Input data |
********************
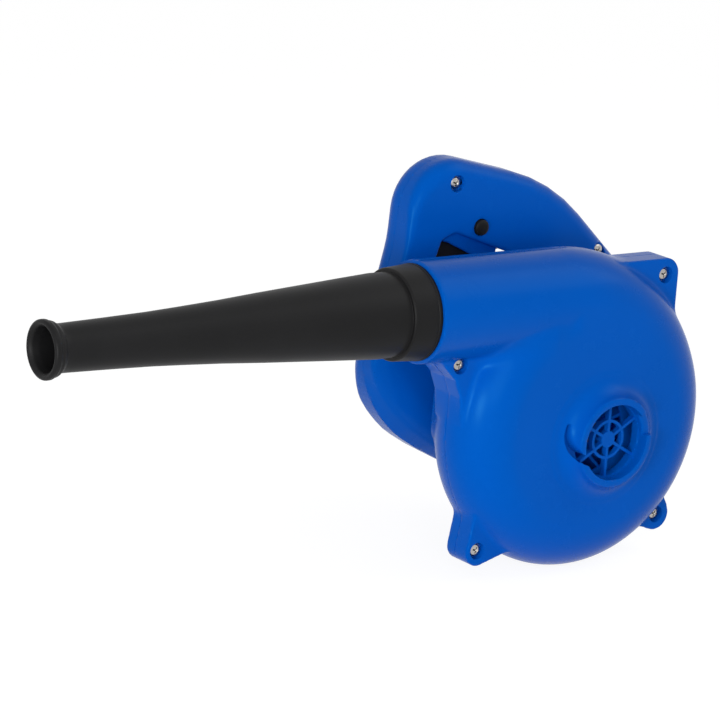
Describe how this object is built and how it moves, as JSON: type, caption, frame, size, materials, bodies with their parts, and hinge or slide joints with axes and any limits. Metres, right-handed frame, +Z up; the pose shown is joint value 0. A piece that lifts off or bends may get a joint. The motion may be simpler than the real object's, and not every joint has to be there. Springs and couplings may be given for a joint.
{
  "type": "handheld air blower",
  "caption": "Handheld electric centrifugal blower: round fan case with side inlet, long tapered nozzle, loop handle with trigger and lock button.",
  "frame": {"origin": "centre of the inlet rim, on the fan axis", "axes": "+Y along the fan axis from the inlet to the motor, -X the way the air leaves the nozzle, +Z up"},
  "size_m": [0.4566, 0.178, 0.2368],
  "materials": {
    "blue_housing": "gloss",
    "black_plastic": "satin",
    "black_rubber": "matte",
    "bright_steel": "bright",
    "black_steel": "satin",
    "spring_steel": "satin",
    "laminated_steel": "satin",
    "copper_wire": "satin",
    "copper_bar": "satin",
    "brass_sheet": "satin",
    "carbon": "matte"
  },
  "bodies": {
    "housing": {"front_cover": "blue_housing", "main_housing": "blue_housing", "rear_housing": "blue_housing", "case_screws": "bright_steel", "handle_screws": "bright_steel", "trigger_spring": "spring_steel", "switch_body": "black_plastic", "cord_bush": "black_rubber", "front_bearing_outer_ring": "bright_steel", "front_bearing_balls": "bright_steel", "rear_bearing_outer_ring": "bright_steel", "rear_bearing_balls": "bright_steel", "bearing_seat": "black_rubber", "stator_core": "laminated_steel", "field_coils": "copper_wire", "stator_screws": "bright_steel", "air_baffle": "black_plastic", "brush_holders": "brass_sheet", "carbon_brushes": "carbon", "brush_springs": "spring_steel", "brush_caps": "black_plastic"},
    "rotor": {"impeller": "blue_housing", "impeller_nut": "black_steel", "impeller_washer": "black_steel", "impeller_spacer": "bright_steel", "armature_shaft": "bright_steel", "armature_core": "laminated_steel", "armature_windings": "copper_wire", "commutator": "copper_bar", "motor_fan": "black_plastic", "front_bearing_inner_ring": "bright_steel", "rear_bearing_inner_ring": "bright_steel"},
    "trigger": {"trigger": "black_plastic"},
    "lock_button": {"lock_button": "black_plastic"},
    "nozzle": {"nozzle": "black_plastic"}
  },
  "joints": [
    {"name": "rotor_spin", "type": "hinge", "parent": "housing", "child": "rotor", "pos_m": [0, 0.1, 0], "axis": [0, 1, 0], "continuous": true},
    {"name": "trigger_squeeze", "type": "slide", "parent": "housing", "child": "trigger", "axis": [0, 0, 1], "range_m": [0, 0.005], "stiffness_N_per_m": 800, "springref_m": -0.002, "deforming": ["trigger_spring"]},
    {"name": "lock_press", "type": "slide", "parent": "housing", "child": "lock_button", "axis": [0, 1, 0], "range_m": [0, 0.0025], "stiffness_N_per_m": 600, "springref_m": -0.001},
    {"name": "nozzle_pull", "type": "slide", "parent": "housing", "child": "nozzle", "axis": [-1, 0, 0], "range_m": [0, 0.03]}
  ]
}
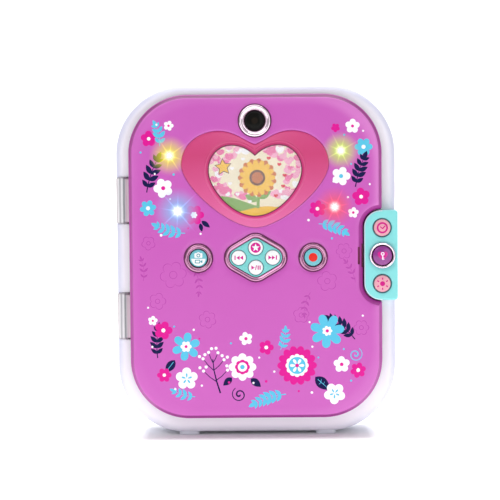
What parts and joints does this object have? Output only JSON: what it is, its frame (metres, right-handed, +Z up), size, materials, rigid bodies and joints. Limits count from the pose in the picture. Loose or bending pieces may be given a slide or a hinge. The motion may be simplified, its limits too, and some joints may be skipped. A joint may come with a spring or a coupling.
{
  "type": "electronic secret diary",
  "caption": "Upright handheld electronic diary with a hinged, lockable cover, heart-shaped screen window, play buttons, keyboard inside and a lock panel on its edge.",
  "frame": {"origin": "middle of the footprint, on the surface that the two feet stand on", "axes": "+Z up, +X to the right of someone who faces the cover, -Y out of the cover towards that person"},
  "size_m": [0.1516, 0.044, 0.189],
  "materials": {
    "base_white": "smooth satin white with a faint lavender cast",
    "deck_white": "smooth satin white",
    "foot_grey": "matt",
    "steel_screws": "bright zinc",
    "board_green": "solder-mask green with bright pads",
    "lcd": "dark panel in a metal frame",
    "flex_amber": "amber film",
    "screen_glow": "clear lens with a lit picture behind it",
    "key_pink": "soft matt silicone",
    "silicone_clear": "milky silicone",
    "camera_black": "polished black",
    "mic_grey": "bright can",
    "speaker_dark": "dark cone in a steel basket",
    "cell_jacket": "printed foil jacket",
    "contact_nickel": "nickel plated",
    "aqua": "glossy turquoise",
    "chrome_ring": "mirror plating with a pink cast",
    "coil_copper": "wound coil in a steel yoke",
    "pin_steel": "ground steel",
    "side_pink": "pale pink",
    "purple_dome": "glossy purple with a printed sign",
    "rose_cap": "pale rose with a printed sign",
    "bolt_steel": "stamped steel",
    "cover_magenta": "pearly magenta with a printed flower pattern",
    "liner_pink": "satin pink",
    "heart_pink": "translucent deep pink",
    "window_clear": "clear polished",
    "lens_black": "polished black",
    "led_clear": "clear light guide, lit",
    "barrel_clear": "clear polished",
    "cap_aqua": "turquoise and white with a printed sign",
    "cap_white": "white with a printed sign"
  },
  "bodies": {
    "base": {"rear_case": "base_white", "front_deck": "deck_white", "rubber_feet": "foot_grey", "case_screws": "steel_screws", "main_board": "board_green", "board_screws": "steel_screws", "lcd_module": "lcd", "lcd_flex": "flex_amber", "screen_lens": "screen_glow", "keypad": "key_pink", "button_pad": "silicone_clear", "camera_module": "camera_black", "led_strips": "board_green", "microphone": "mic_grey", "speaker": "speaker_dark", "batteries": "cell_jacket", "battery_contacts": "contact_nickel", "lock_panel": "aqua", "lock_ring": "chrome_ring", "lock_board": "board_green", "lock_solenoid": "coil_copper", "hinge_pins": "pin_steel", "side_board": "board_green"},
    "battery_door": {"battery_door": "base_white", "door_screw": "steel_screws"},
    "cover": {"cover_shell": "cover_magenta", "cover_liner": "liner_pink", "heart_bezel": "heart_pink", "heart_window": "window_clear", "camera_ring": "chrome_ring", "camera_window": "lens_black", "photo_ring": "chrome_ring", "record_ring": "chrome_ring", "pad_bezel": "chrome_ring", "pad_plate": "aqua", "button_membrane": "silicone_clear", "led_lenses": "led_clear", "hinge_leaves": "barrel_clear", "latch_strike": "bolt_steel", "cover_screws": "steel_screws"},
    "lock_button": {"lock_button": "purple_dome"},
    "clock_button": {"clock_button": "rose_cap"},
    "light_button": {"light_button": "rose_cap"},
    "volume_up_button": {"volume_up_button": "side_pink"},
    "volume_down_button": {"volume_down_button": "side_pink"},
    "latch_bolt": {"latch_bolt": "bolt_steel"},
    "photo_button": {"photo_button": "cap_aqua"},
    "record_button": {"record_button": "cap_aqua"},
    "play_button": {"play_button": "cap_white"},
    "star_button": {"star_button": "cap_white"},
    "previous_button": {"previous_button": "cap_white"},
    "next_button": {"next_button": "cap_white"}
  },
  "joints": [
    {"name": "cover_hinge", "type": "hinge", "parent": "base", "child": "cover", "pos_m": [-0.072, -0.008, 0.0973], "axis": [0, 0, -1], "range_deg": [0, 150]},
    {"name": "battery_door_lift", "type": "slide", "parent": "base", "child": "battery_door", "axis": [0, 1, 0], "range_m": [0, 0.03]},
    {"name": "latch_slide", "type": "slide", "parent": "base", "child": "latch_bolt", "axis": [-1, 0, 0], "range_m": [0, 0.0052]},
    {"name": "lock_press", "type": "slide", "parent": "base", "child": "lock_button", "axis": [0, 1, 0], "range_m": [0, 0.001], "stiffness_N_per_m": 60},
    {"name": "clock_press", "type": "slide", "parent": "base", "child": "clock_button", "axis": [0, 1, 0], "range_m": [0, 0.001], "stiffness_N_per_m": 60},
    {"name": "light_press", "type": "slide", "parent": "base", "child": "light_button", "axis": [0, 1, 0], "range_m": [0, 0.001], "stiffness_N_per_m": 60},
    {"name": "volume_up_press", "type": "slide", "parent": "base", "child": "volume_up_button", "axis": [-1, 0, 0], "range_m": [0, 0.0009], "stiffness_N_per_m": 60},
    {"name": "volume_down_press", "type": "slide", "parent": "base", "child": "volume_down_button", "axis": [-1, 0, 0], "range_m": [0, 0.0009], "stiffness_N_per_m": 60},
    {"name": "photo_press", "type": "slide", "parent": "cover", "child": "photo_button", "axis": [0, 1, 0], "range_m": [0, 0.0012], "stiffness_N_per_m": 60},
    {"name": "record_press", "type": "slide", "parent": "cover", "child": "record_button", "axis": [0, 1, 0], "range_m": [0, 0.0012], "stiffness_N_per_m": 60},
    {"name": "play_press", "type": "slide", "parent": "cover", "child": "play_button", "axis": [0, 1, 0], "range_m": [0, 0.0012], "stiffness_N_per_m": 60},
    {"name": "star_press", "type": "slide", "parent": "cover", "child": "star_button", "axis": [0, 1, 0], "range_m": [0, 0.0012], "stiffness_N_per_m": 60},
    {"name": "previous_press", "type": "slide", "parent": "cover", "child": "previous_button", "axis": [0, 1, 0], "range_m": [0, 0.0012], "stiffness_N_per_m": 60},
    {"name": "next_press", "type": "slide", "parent": "cover", "child": "next_button", "axis": [0, 1, 0], "range_m": [0, 0.0012], "stiffness_N_per_m": 60}
  ]
}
********************
Problem requirements |
From the entries, report each line that includes the word "axes".

The answer |
Describe how this object is built and how it moves, as JSON: type, caption, frame, size, materials, bodies with their parts, and hinge or slide joints with axes and any limits. Metres, right-handed frame, +Z up; the pose shown is joint value 0. A piece that lifts off or bends may get a joint. The motion may be simpler than the real object's, and not every joint has to be there. Springs and couplings may be given for a joint.
  "frame": {"origin": "centre of the inlet rim, on the fan axis", "axes": "+Y along the fan axis from the inlet to the motor, -X the way the air leaves the nozzle, +Z up"},
  "frame": {"origin": "middle of the footprint, on the surface that the two feet stand on", "axes": "+Z up, +X to the right of someone who faces the cover, -Y out of the cover towards that person"},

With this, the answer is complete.